Cette attention modère aussi les effets de discrimination ou de racisme. Même s’il y a un racisme, expression des différences, l’organisateur peut veiller à ce que les gens autour de la table, issus de toutes les générations et populations, dépassent l’expression des différences. Une valeur de diversité s’exprime alors, qui se construit avant de s’énoncer. Aux Agnettes il y a deux populations, les vieux ouvriers blancs à la retraite issus des usines de Gennevilliers, et les populations issues de l’immigration présentes en France depuis deux ou trois générations. C’est parfois difficile. Une partie des premiers disent « on n’est plus chez nous » ; les seconds « on n’est pas encore chez nous alors qu’on est la troisième génération ». Parfois c’est électrique. Quand par exemple quelqu’un issu de l’immigration dit qu’il en a assez de tel ou tel problème, il s’entend dire « vous n’avez qu’à rentrer chez vous ». Mais quand les gens se mobilisent ensemble sur les cages d’escalier ou les ascenseurs, une cause commune se forme ; des gens qui n’en avaient jamais eu l’occasion se retrouvent autour d’une même table.

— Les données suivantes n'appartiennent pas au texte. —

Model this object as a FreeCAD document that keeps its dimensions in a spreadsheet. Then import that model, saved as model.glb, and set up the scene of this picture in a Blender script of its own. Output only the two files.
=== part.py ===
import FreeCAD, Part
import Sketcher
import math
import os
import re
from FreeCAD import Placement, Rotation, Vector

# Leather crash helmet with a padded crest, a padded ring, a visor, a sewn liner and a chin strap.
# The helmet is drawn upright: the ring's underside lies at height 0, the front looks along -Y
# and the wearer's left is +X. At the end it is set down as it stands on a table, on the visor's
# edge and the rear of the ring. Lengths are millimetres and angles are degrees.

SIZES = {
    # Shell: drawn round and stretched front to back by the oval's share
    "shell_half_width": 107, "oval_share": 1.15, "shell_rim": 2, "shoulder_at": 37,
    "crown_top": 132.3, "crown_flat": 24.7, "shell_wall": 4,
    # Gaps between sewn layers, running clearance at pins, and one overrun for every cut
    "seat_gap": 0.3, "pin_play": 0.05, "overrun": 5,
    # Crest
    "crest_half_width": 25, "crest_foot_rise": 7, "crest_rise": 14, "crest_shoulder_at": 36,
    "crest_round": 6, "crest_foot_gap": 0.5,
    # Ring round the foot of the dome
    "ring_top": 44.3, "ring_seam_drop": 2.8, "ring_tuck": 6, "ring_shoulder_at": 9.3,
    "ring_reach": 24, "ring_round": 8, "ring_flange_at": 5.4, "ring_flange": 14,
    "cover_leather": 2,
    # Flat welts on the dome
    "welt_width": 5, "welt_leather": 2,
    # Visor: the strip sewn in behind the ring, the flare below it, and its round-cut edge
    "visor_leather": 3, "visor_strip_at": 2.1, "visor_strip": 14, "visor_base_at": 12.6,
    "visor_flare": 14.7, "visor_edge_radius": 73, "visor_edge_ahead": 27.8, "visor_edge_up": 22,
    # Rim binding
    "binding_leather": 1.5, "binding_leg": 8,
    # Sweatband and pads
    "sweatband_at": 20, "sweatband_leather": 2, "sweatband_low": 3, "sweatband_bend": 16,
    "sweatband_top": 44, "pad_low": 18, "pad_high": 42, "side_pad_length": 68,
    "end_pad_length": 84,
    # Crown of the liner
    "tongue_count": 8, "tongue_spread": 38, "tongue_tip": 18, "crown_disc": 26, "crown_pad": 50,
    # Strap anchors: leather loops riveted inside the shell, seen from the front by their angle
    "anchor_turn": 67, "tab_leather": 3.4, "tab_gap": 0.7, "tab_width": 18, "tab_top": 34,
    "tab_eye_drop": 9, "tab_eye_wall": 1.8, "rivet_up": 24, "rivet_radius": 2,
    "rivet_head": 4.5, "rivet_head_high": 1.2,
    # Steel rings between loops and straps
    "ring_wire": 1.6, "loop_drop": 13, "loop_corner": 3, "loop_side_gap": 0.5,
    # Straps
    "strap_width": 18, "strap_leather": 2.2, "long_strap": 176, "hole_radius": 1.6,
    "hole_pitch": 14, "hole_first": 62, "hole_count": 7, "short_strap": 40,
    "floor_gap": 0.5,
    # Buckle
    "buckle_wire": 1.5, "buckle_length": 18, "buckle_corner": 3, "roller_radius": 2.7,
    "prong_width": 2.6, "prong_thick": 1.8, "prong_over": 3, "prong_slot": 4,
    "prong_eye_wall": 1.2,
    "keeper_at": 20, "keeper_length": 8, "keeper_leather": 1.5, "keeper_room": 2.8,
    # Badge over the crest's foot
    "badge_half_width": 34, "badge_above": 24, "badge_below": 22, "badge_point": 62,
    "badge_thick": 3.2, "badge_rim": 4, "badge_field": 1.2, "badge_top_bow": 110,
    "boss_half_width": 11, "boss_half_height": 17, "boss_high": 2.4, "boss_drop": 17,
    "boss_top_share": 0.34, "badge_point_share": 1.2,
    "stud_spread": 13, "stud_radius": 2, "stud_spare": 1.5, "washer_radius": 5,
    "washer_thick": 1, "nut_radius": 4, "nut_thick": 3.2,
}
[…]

Par ailleurs nous travaillons à faire en sorte que les colères soient horizontales et non pas verticales. À essayer d’identifier le problème qui se loge derrière « les jeunes en bas font du bruit » ou « la cuisine des voisins sent vraiment trop mauvais », la question se reporte sur la mairie. Pourquoi les jeunes sont là et font du bruit ? Parce qu’ils n’ont pas où aller, ils n’ont pas de local. Dégager ces éléments va d’une certaine manière être producteur de valeurs. C’est une méthode d’éducation populaire qui n’exclut pas les disputes. Faisons d’abord. Discutons après. La solution est toujours identique : faire faire et faire vivre les choses aux gens permet qu’ils se les approprient.